Who then calls the repository GetCreditLimit routine in InvoiceEntryRepository.cs. This routine then appears to do regular View processing using the base repository wrapper routines that insulate us from the session/dblink handling logic as well as do some basic error processing:

        public virtual CustomerBalance GetCreditLimit(string customerNum, decimal totalPaymentAmountScheduled, decimal prepaymentAmount)

        {

            _header.Read(false);

            _creditCheck.SetValue(CustomerBalance.Fields.CustomerNumber, customerNum);

            _creditCheck.SetValue(CustomerBalance.Fields.CurrentARInvoiceAmount, totalPaymentAmountScheduled);

            _creditCheck.SetValue(CustomerBalance.Fields.CurrentARPrepaymentAmount, prepaymentAmount);

            _creditCheck.Process();

            return _creditCheckMapper.Map(_creditCheck);

        }

Finally, down in the business repository, the code should look fairly familiar to anyone you has done any C# coding using our Sage 300 .Net API. Further this code should also appear somewhere in the matching VB code, and besides being translated to using the .Net API, its become quite separated from the UI control code (in this case the JavaScript).

At the end of this all the calls return propagating the returned data back to the Browser in answer to the AJAX call that it made.

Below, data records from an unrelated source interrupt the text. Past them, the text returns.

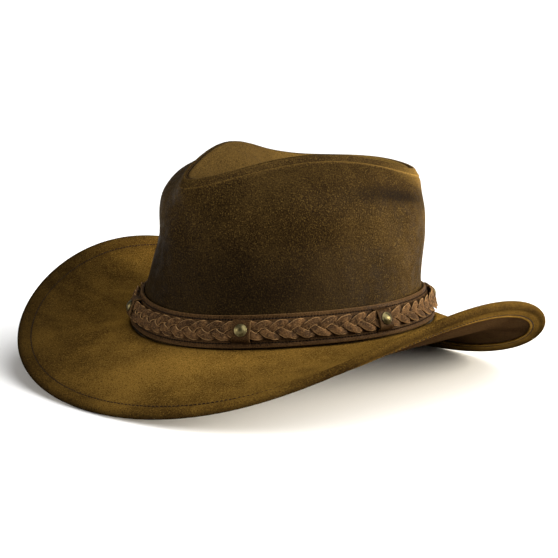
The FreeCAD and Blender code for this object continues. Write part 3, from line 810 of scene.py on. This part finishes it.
class Look:
    """A procedural material being put together, sampled in metres over the object."""

    def __init__(self, name, roughness, specular=0.5, metallic=0.0):
        self.material = bpy.data.materials.new(name)
        self.material.use_nodes = True
        self.tree = self.material.node_tree
        self.shader = self.tree.nodes["Principled BSDF"]
        self.shader.inputs["Roughness"].default_value = roughness
        self.shader.inputs["Specular IOR Level"].default_value = specular
        self.shader.inputs["Metallic"].default_value = metallic
        self.place = self.tree.nodes.new("ShaderNodeTexCoord").outputs["Object"]

    def noise(self, size, detail=3.0, stretch=(1, 1, 1), roughness=0.55):
        """Noise with features of about a size in millimetres."""
        mapping = self.tree.nodes.new("ShaderNodeMapping")
        mapping.inputs["Scale"].default_value = [1 / s for s in stretch]
        self.tree.links.new(self.place, mapping.inputs["Vector"])
        made = self.tree.nodes.new("ShaderNodeTexNoise")
        made.inputs["Scale"].default_value = 1 / (size * MM)
        made.inputs["Detail"].default_value = detail
        made.inputs["Roughness"].default_value = roughness
        self.tree.links.new(mapping.outputs["Vector"], made.inputs["Vector"])
        return made.outputs["Fac"]

    def wear_and_shading(self):
        # the per-point mark of wear and of painted light and shade
        made = self.tree.nodes.new("ShaderNodeAttribute")
        made.attribute_name = "wear_and_shading"
        return made.outputs["Fac"]

    def between(self, value, low, high, to_low=0.0, to_high=1.0):
        """A value's range mapped smoothly onto another."""
        made = self.tree.nodes.new("ShaderNodeMapRange")
        made.interpolation_type = "SMOOTHSTEP"
        self.tree.links.new(value, made.inputs["Value"])
        for socket, number in zip(("From Min", "From Max", "To Min", "To Max"),
                                  (low, high, to_low, to_high)):
            made.inputs[socket].default_value = number
        return made.outputs["Result"]

    def mix(self, share, first, second):
        """Colours or sockets mixed by a share."""
        made = self.tree.nodes.new("ShaderNodeMix")
        made.data_type = "RGBA"
        self.tree.links.new(share, made.inputs[0])
        for socket, value in ((made.inputs[6], first), (made.inputs[7], second)):
            if isinstance(value, tuple):
                socket.default_value = (*value, 1.0)
            else:
                self.tree.links.new(value, socket)
        return made.outputs[2]

    def colour(self, value):
        self.tree.links.new(value, self.shader.inputs["Base Color"])

    def rough(self, value):
        self.tree.links.new(value, self.shader.inputs["Roughness"])

    def relief(self, *layers):
        """Fine bumps from (value, height in millimetres) layers."""
        normal = None
        for value, height in layers:
            made = self.tree.nodes.new("ShaderNodeBump")
            made.inputs["Distance"].default_value = height * MM
            self.tree.links.new(value, made.inputs["Height"])
            if normal is not None:
                self.tree.links.new(normal, made.inputs["Normal"])
            normal = made.outputs["Normal"]
        self.tree.links.new(normal, self.shader.inputs["Normal"])


SHADE_AND_HOLE_COLOUR = (0.003, 0.002, 0.0015)    # for the darker marks: painted shade in holes, gaps, creases and tucked stretches, a painted shadow on the brim, and darker leather


def leather(name, dark, light, speck, lighter_tone, roughness=0.66, specular=0.03):
    """Oiled nubuck: cloudy colour and fine light and dark specks, lightened for rubbed edges and
    painted light, darkened for holes, darker leather and painted shade.
    """
    look = Look(name, roughness, specular=specular)
    cloud = look.between(look.noise(42, 3), 0.3, 0.72)
    patches = look.noise(7, 4)
    fine = look.noise(0.8, 2, roughness=0.7)
    base = look.mix(cloud, dark, light)
    base = look.mix(look.between(patches, 0.42, 0.8, 0.0, 0.4), base, light)
    # lighter for rubbed edges and painted light
    base = look.mix(look.between(look.wear_and_shading(), 0.05, 0.9, 0.0, 0.92), base, lighter_tone)
    base = look.mix(look.between(fine, 0.52, 0.72, 0.0, 0.7), base, speck)
    base = look.mix(look.between(fine, 0.5, 0.3, 0.0, 0.9), base, tuple(c * 0.25 for c in dark))
    # darker for holes, darker leather and painted shade
    base = look.mix(look.between(look.wear_and_shading(), -0.05, -0.8, 0.0, 0.95), base, SHADE_AND_HOLE_COLOUR)
    look.colour(base)
    mottle = look.between(patches, 0.3, 0.72)
    look.rough(look.between(mottle, 0.0, 1.0, roughness - 0.1, roughness + 0.1))
    look.relief((look.noise(3.2, 3), 0.12), (fine, 0.16))
    return look.material


def suede(name, dark, light, lighter_tone):
    """Rough split suede with a nap and frayed, lighter edges."""
    look = Look(name, 0.85, specular=0.08)
    fibres = look.noise(1.0, 3, stretch=(1, 1, 0.6), roughness=0.75)
    patches = look.noise(5, 3)
    base = look.mix(look.between(patches, 0.35, 0.68), dark, light)
    base = look.mix(look.between(fibres, 0.52, 0.75, 0.0, 0.6), base, lighter_tone)
    base = look.mix(look.between(fibres, 0.5, 0.3, 0.0, 0.95), base, tuple(c * 0.3 for c in dark))
    base = look.mix(look.between(look.wear_and_shading(), 0.2, 1.0, 0.0, 0.8), base, lighter_tone)
    # darker where the lace is tucked under, as painted shade
    base = look.mix(look.between(look.wear_and_shading(), -0.05, -0.8, 0.0, 0.95), base, SHADE_AND_HOLE_COLOUR)
    look.colour(base)
    look.relief((patches, 0.4), (fibres, 0.4))
    return look.material


def thread(name, dark, light):
    """Twisted thread."""
    look = Look(name, 0.8, specular=0.04)
    twist = look.noise(0.35, 2)
    look.colour(look.mix(look.between(twist, 0.35, 0.7), dark, light))
    look.relief((twist, 0.08))
    return look.material


def felt(name, dark, light):
    """Matted or woven fibres, for the layers inside."""
    look = Look(name, 0.9, specular=0.2)
    fibres = look.noise(0.7, 4, stretch=(2, 1, 1))
    look.colour(look.mix(look.between(fibres, 0.35, 0.7), dark, light))
    look.relief((fibres, 0.2))
    return look.material


def metal(name, dark, light, lighter_tone, roughness):
    """Aged metal, darker in patches and finely scratched."""
    look = Look(name, roughness, metallic=1.0)
    patches = look.between(look.noise(2.5, 4), 0.35, 0.68)
    scratches = look.noise(0.5, 2, stretch=(6, 1, 1))
    base = look.mix(patches, dark, light)
    base = look.mix(look.between(scratches, 0.6, 0.75, 0.0, 0.5), base, lighter_tone)
    look.colour(base)
    look.rough(look.between(patches, 0.0, 1.0, roughness - 0.04, roughness + 0.06))
    look.relief((scratches, 0.006))
    return look.material


def plastic(name, dark, light):
    """Smooth, slightly cloudy plastic."""
    look = Look(name, 0.45)
    look.colour(look.mix(look.between(look.noise(4, 3), 0.4, 0.6), dark, light))
    look.relief((look.noise(0.6, 2), 0.02))
    return look.material


crown_leather = leather("crown_leather", (0.014, 0.0075, 0.0022), (0.034, 0.0195, 0.0055),
                        (0.1, 0.062, 0.016), (0.18, 0.106, 0.026), roughness=0.6, specular=0.01)
brim_leather = leather("brim_leather", (0.06, 0.031, 0.0062), (0.165, 0.09, 0.0165),
                       (0.27, 0.16, 0.033), (0.2, 0.12, 0.03), specular=0.0)
under_leather = leather("under_leather", (0.015, 0.0074, 0.003), (0.028, 0.015, 0.006),
                        (0.05, 0.028, 0.011), (0.12, 0.07, 0.035), roughness=0.8, specular=0.0)
sweat_leather = leather("sweat_leather", (0.1, 0.05, 0.02), (0.17, 0.09, 0.04),
                        (0.2, 0.11, 0.05), (0.22, 0.13, 0.06), roughness=0.5, specular=0.2)
strap_leather = leather("strap_leather", (0.024, 0.0118, 0.0044), (0.052, 0.027, 0.01),
                        (0.09, 0.049, 0.019), (0.085, 0.047, 0.018), roughness=0.55, specular=0.02)
lace_suede = suede("lace_suede", (0.028, 0.0135, 0.0048), (0.088, 0.0435, 0.0155),
                   (0.31, 0.18, 0.075))
seam_thread = thread("seam_thread", (0.02, 0.011, 0.004), (0.05, 0.028, 0.01))
dark_thread = thread("dark_thread", (0.006, 0.004, 0.003), (0.022, 0.014, 0.01))
tape_weave = felt("tape", (0.03, 0.02, 0.01), (0.08, 0.055, 0.03))
interlining_felt = felt("interlining", (0.08, 0.06, 0.04), (0.2, 0.16, 0.11))
spring_steel = metal("steel", (0.2, 0.2, 0.2), (0.5, 0.5, 0.5), (0.6, 0.6, 0.6), 0.35)
reed_plastic = plastic("reed_plastic", (0.4, 0.37, 0.28), (0.55, 0.52, 0.42))
antique_brass = metal("antique_brass", (0.07, 0.058, 0.024), (0.13, 0.106, 0.048),
                      (0.26, 0.21, 0.12), 0.38)

# ---------------------------------------------------------------- the hat

crown_side()
crown_tip()
crown_stitches()
back_stitches()
brim_top()
brim_under()
brim_stitches()
sweatband()
sweatband_stitches()
strap()
strap_stitches()
for strand in range(3):
    lace(strand)
rivets()

INNER_LOOKS = {
    "crown_back_tape": (tape_weave, "tape"),
    "brim_interlining": (interlining_felt, "interlining"),
    "brim_edge_wire": (spring_steel, "steel"),
    "brim_wire_ferrule": (spring_steel, "steel"),
    "sweatband_reed": (reed_plastic, "reed_plastic"),
    "rivet_posts": (antique_brass, "antique_brass"),
}
for node, (material, slot) in INNER_LOOKS.items():
    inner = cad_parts[node]
    inner.data.materials.clear()
    inner.data.materials.append(material)

# ---------------------------------------------------------------- floor, light and camera


def pale_floor():
    """A plain floor that reaches far past the picture."""
    mesh = bpy.data.meshes.new("Floor")
    half = 80.0
    mesh.from_pydata([(-half, -half, 0), (half, -half, 0), (half, half, 0), (-half, half, 0)],
                     [], [(0, 1, 2, 3)])
    floor = bpy.data.objects.new("Floor", mesh)
    look = Look("floor", 0.9, specular=0.1)
    look.colour(look.mix(look.noise(300, 2), (0.9, 0.9, 0.9), (0.93, 0.93, 0.93)))
    mesh.materials.append(look.material)
    bpy.context.scene.collection.objects.link(floor)


def soft_light(name, toward, distance, size, power, tint=(1, 1, 1)):
    """A square soft light in a direction from the hat, shining at it."""
    data = bpy.data.lights.new(name, "AREA")
    data.size = size
    data.energy = power
    data.color = tint
    lamp = bpy.data.objects.new(name, data)
    direction = Vector(toward).normalized()
    lamp.location = direction * distance
    lamp.rotation_euler = direction.to_track_quat("Z", "Y").to_euler()
    bpy.context.scene.collection.objects.link(lamp)


def key_sun(toward, strength, width):
    """Even light from one side and above; a wide one leaves only a soft shadow."""
    data = bpy.data.lights.new("Key", "SUN")
    data.energy = strength
    data.angle = math.radians(width)
    lamp = bpy.data.objects.new("Key", data)
    lamp.rotation_euler = Vector(toward).to_track_quat("Z", "Y").to_euler()
    bpy.context.scene.collection.objects.link(lamp)


def sky(strength):
    """Plain white light from all round."""
    world = bpy.data.worlds.new("World")
    world.use_nodes = True
    world.node_tree.nodes["Background"].inputs["Color"].default_value = (1, 1, 1, 1)
    world.node_tree.nodes["Background"].inputs["Strength"].default_value = strength
    bpy.context.scene.world = world


CAMERA_AZIMUTH = 43.193
CAMERA_ELEVATION = 9.564
CAMERA_ROLL = 2.127
CAMERA_LENS = 121.86
CAMERA_DISTANCE = 1.2517
CAMERA_AIM = (-0.00592, 0.00618, 0.06358)


def camera():
    """The camera, circling from the front of the hat towards the wearer's left."""
    azimuth, elevation = math.radians(CAMERA_AZIMUTH), math.radians(CAMERA_ELEVATION)
    back = Vector((math.sin(azimuth) * math.cos(elevation),
                   -math.cos(azimuth) * math.cos(elevation), math.sin(elevation)))
    data = bpy.data.cameras.new("Camera")
    data.lens = CAMERA_LENS
    data.sensor_width = 36.0
    made = bpy.data.objects.new("Camera", data)
    turn = back.to_track_quat("Z", "Y").to_matrix().to_4x4()
    roll = Matrix.Rotation(math.radians(CAMERA_ROLL), 4, "Z")
    place = Matrix.Translation(Vector(CAMERA_AIM) + back * CAMERA_DISTANCE)
    made.matrix_world = place @ turn @ roll
    bpy.context.scene.collection.objects.link(made)
    bpy.context.scene.camera = made


pale_floor()
sky(0.22)
key_sun((0.7, 0.25, 0.72), 4.8, width=75)
soft_light("Left", (-0.5, -0.95, 0.3), 1.6, 0.4, 11, (1.0, 0.95, 0.88))
soft_light("Right", (0.9, 0.8, 0.25), 1.5, 0.7, 62, (1.0, 0.9, 0.72))
camera()
bpy.context.scene.view_settings.view_transform = "Standard"
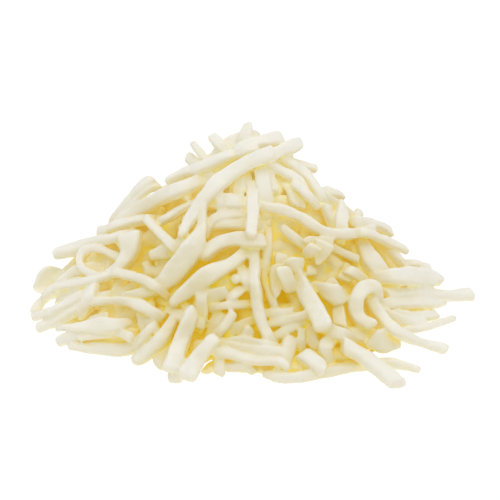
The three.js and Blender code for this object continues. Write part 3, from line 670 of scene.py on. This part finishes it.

It might look like a lot of code here, but remember the business repository and JavaScript bits have corresponding VB code. Then the other layers are there to make all the code more re-usable so that it can be used in contexts like WebAPIs and allow interfaces to provide the hooks needed for customization.

Summary

This article is intended to give you an idea of where to put your code that accesses the Sage 300 Business Logic and then how to call that from the Web UIs. There are a lot of layers but individually most of the layers are fairly simple and most of the code will appear in the Business Repository and the JavaScript behavior code.